Guitars Are Alive: The Science and Soul of Tonewood

@ Alex Tran

Wood is not an inert building material. It is a living archive of everything a tree has survived. From tropical rainforests to alpine slopes, trees evolve under radically different conditions. Every drought, storm, mineral shift, and season leaves a unique fingerprint in the fibers. Those fingerprints become the voice of a guitar.

Some woods grow incredibly light. Others are so dense they sink instantly in water. Some display bright colors and aromatic scents while others appear pale and silent. A few species can splinter with an intensity that feels like fire under the skin while others carry notes of vanilla and cocoa.

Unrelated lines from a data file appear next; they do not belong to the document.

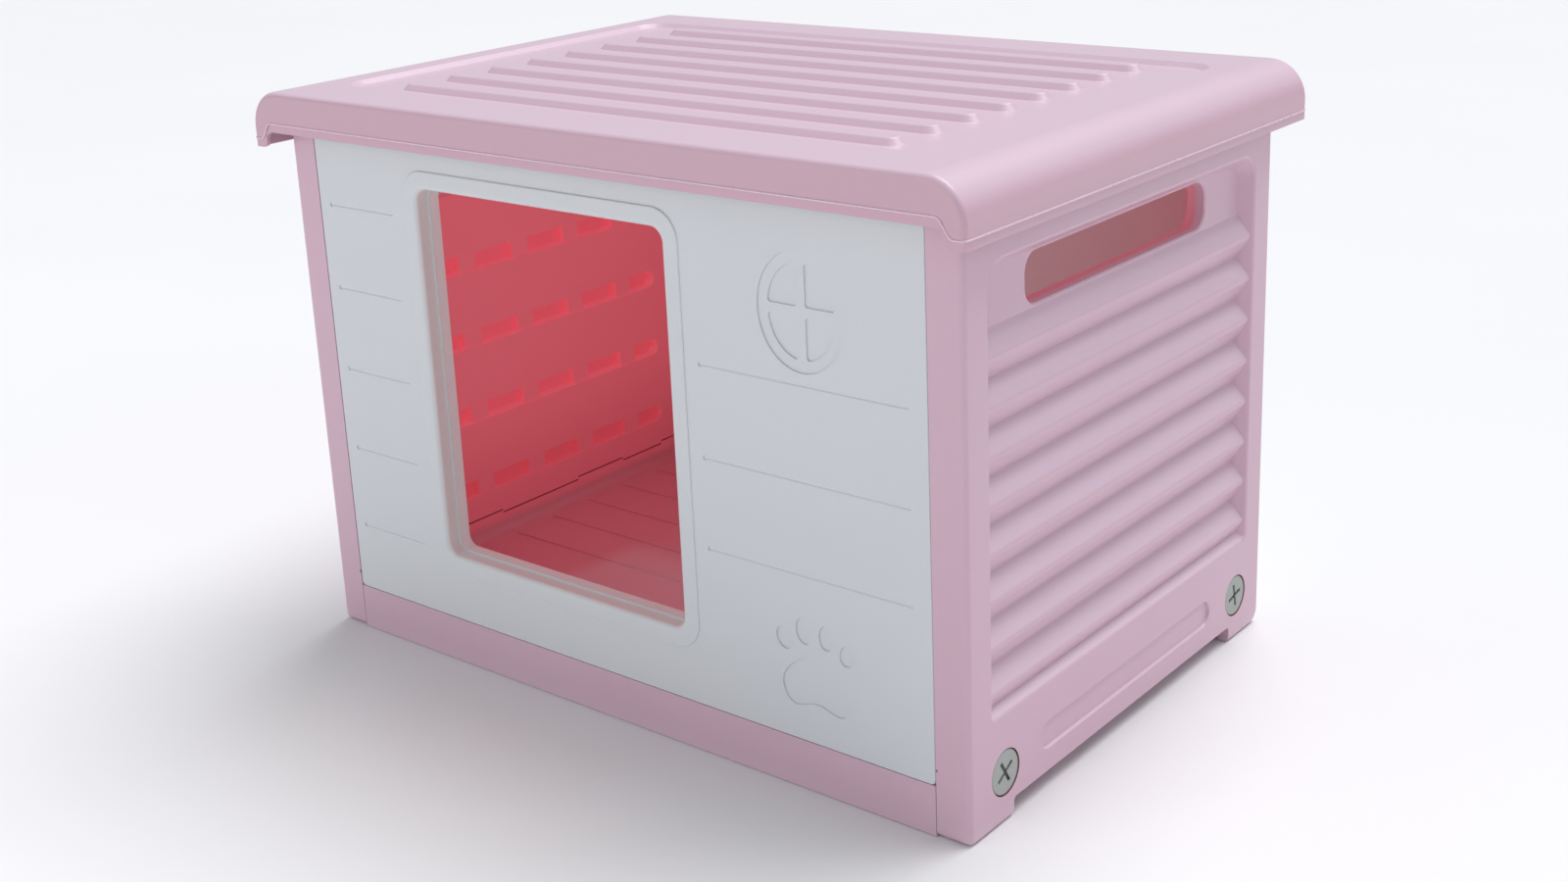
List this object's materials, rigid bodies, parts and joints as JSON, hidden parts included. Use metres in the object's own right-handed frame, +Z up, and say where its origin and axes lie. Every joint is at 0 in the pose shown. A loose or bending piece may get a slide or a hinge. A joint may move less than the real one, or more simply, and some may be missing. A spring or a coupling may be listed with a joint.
{
  "type": "plastic pet house",
  "caption": "Knock-down plastic pet house: open doorway, louvred side walls with carrying slots, ribbed lift-off lid, bolted floor tray",
  "frame": {"origin": "on the ground, at the middle of the house's footprint", "axes": "X along the front wall to the right as seen from the front, Y from front to back, Z up"},
  "size_m": [0.5, 0.347, 0.341],
  "materials": {
    "pink_plastic": "satin moulded polypropylene, pale pink",
    "white_plastic": "satin moulded polypropylene, cool white",
    "grey_plastic": "satin moulded nylon, grey-green"
  },
  "bodies": {
    "house": {"base_tray": "pink_plastic", "side_panel_left": "pink_plastic", "side_panel_right": "pink_plastic", "front_panel": "white_plastic", "back_panel": "white_plastic", "nut_front_left": "grey_plastic", "nut_back_left": "grey_plastic", "nut_front_right": "grey_plastic", "nut_back_right": "grey_plastic"},
    "lid": {"roof_lid": "pink_plastic"},
    "bolt_front_left_body": {"bolt_front_left": "grey_plastic"},
    "bolt_back_left_body": {"bolt_back_left": "grey_plastic"},
    "bolt_front_right_body": {"bolt_front_right": "grey_plastic"},
    "bolt_back_right_body": {"bolt_back_right": "grey_plastic"}
  },
  "joints": [
    {"name": "lid_lift", "type": "slide", "parent": "house", "child": "lid", "axis": [0, 0, 1], "range_m": [0, 0.12]},
    {"name": "bolt_front_left_turn", "type": "hinge", "parent": "house", "child": "bolt_front_left_body", "pos_m": [-0.2285, -0.1255, 0.0275], "axis": [-1, 0, 0], "range_deg": [0, 90]},
    {"name": "bolt_back_left_turn", "type": "hinge", "parent": "house", "child": "bolt_back_left_body", "pos_m": [-0.2285, 0.1255, 0.0275], "axis": [-1, 0, 0], "range_deg": [0, 90]},
    {"name": "bolt_front_right_turn", "type": "hinge", "parent": "house", "child": "bolt_front_right_body", "pos_m": [0.2285, -0.1255, 0.0275], "axis": [1, 0, 0], "range_deg": [0, 90]},
    {"name": "bolt_back_right_turn", "type": "hinge", "parent": "house", "child": "bolt_back_right_body", "pos_m": [0.2285, 0.1255, 0.0275], "axis": [1, 0, 0], "range_deg": [0, 90]}
  ]
}
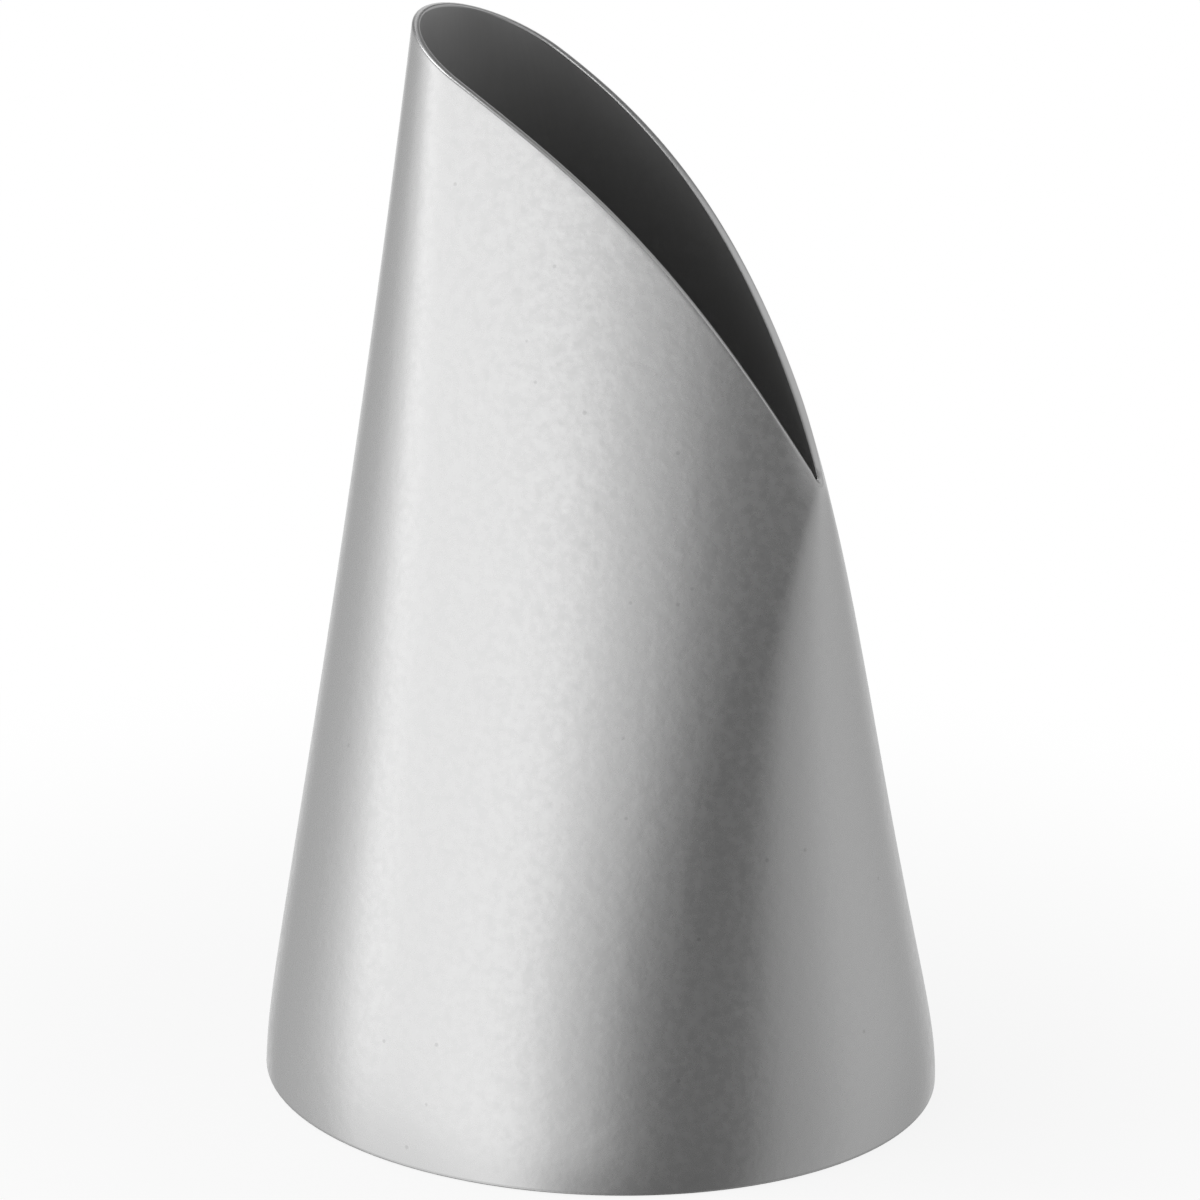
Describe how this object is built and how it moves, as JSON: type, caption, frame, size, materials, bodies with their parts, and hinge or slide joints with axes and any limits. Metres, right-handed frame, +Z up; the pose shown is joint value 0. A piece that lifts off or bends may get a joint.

These differences are not just visual. They shape tone, responsiveness, and the emotional vocabulary of an instrument. And modern science now allows us to measure these properties with remarkable precision.

 

The Science Behind Tonewood

@ Alex Tran

Today we can quantify the characteristics that make great tonewood truly exceptional. Among these are the speed of sound through the fibers, the stiffness of the material, the internal damping, and the overall tonal potential.

One of the most revealing measurements is the Sound Radiation Coefficient, or SRC. This metric helps us understand how efficiently a piece of wood transforms vibration into sound.

In practical terms:

A wood sample with low SRC produces a dry, plain, or neutral tone that is often appreciated in the country and bluegrass genre. A wood sample with high SRC reflects the fundamental plus a rich spectrum of harmonics and overtones, which is sought after in the fingerstyle genre and many others.

Musicians often describe low SRC wood as dry and high SRC wood as complex or alive.

This is not abstract theory. When you handle a high SRC soundboard, it vibrates in your hands before your ears even register the sound. It breathes. It reacts. It rewards nuance.

A low SRC board can still be musical and appropriate for certain styles, but its vocabulary is narrower.

Understanding this allows a luthier to choose the right material for the right musician.

 

Choosing the Material That Matches the Musician

 

@ Alex Tran

There is a widely repeated idea that a master luthier should be able to craft a great guitar out of any material. There is truth in the intention behind it. Craftsmanship absolutely matter.

But science helps us see a deeper reality. Just as every musician has a unique voice, every soundboard has a unique identity. Matching the two is not luck. It is listening.

Some musicians need immediacy.
Some need bloom and sustain.
Some need clarity.
Others need harmonic density that feels like a second voice underneath the notes.

Two soundboards cut from the same species can behave completely differently. This is why measuring, tapping, analyzing, and listening matter so much.

When I began measuring SRC in my own vault, I discovered that one of my most visually stunning redwood soundboards was the driest one of all. It looked extraordinary but behaved closer to cardboard in tonal terms. That experience taught me a simple truth.

Beauty does not predict resonance.
Wood is alive.
Its voice comes from its history, not its appearance.

 

My Philosophy: A Guitar Is an Environment

 

@ Alex Tran

I do not approach lutherie as the construction of an object. I approach it as the creation of an environment where vibration becomes meaning. Every brace, every arch, every thickness decision shapes how the material will breathe and respond.

This process is not about imposing my will on the wood. It is about understanding what the material wants to express and building the architecture that allows it to reveal itself fully.

When the material, the structure, and the musician’s identity are aligned, the instrument feels almost inevitable. It feels like it was waiting for that specific musician.

A Guitar That Feels Alive

When players describe my guitars as alive, they are not referring only to volume or sustain. They are describing presence. They feel that the instrument listens, responds, and participates.

This is the essence of a living guitar.
It is not a factory product but an ecosystem made of fibers that once adapted to real conditions. Those fibers still move, react, expand, contract, and resonate. They respond to humidity, temperature, touch, and emotional intention.

A handcrafted guitar built from this understanding carries both science and soul. It becomes more than a musical tool. It becomes a partner.

It is a living expression of evolution, craftsmanship, and the musician who brings it to life.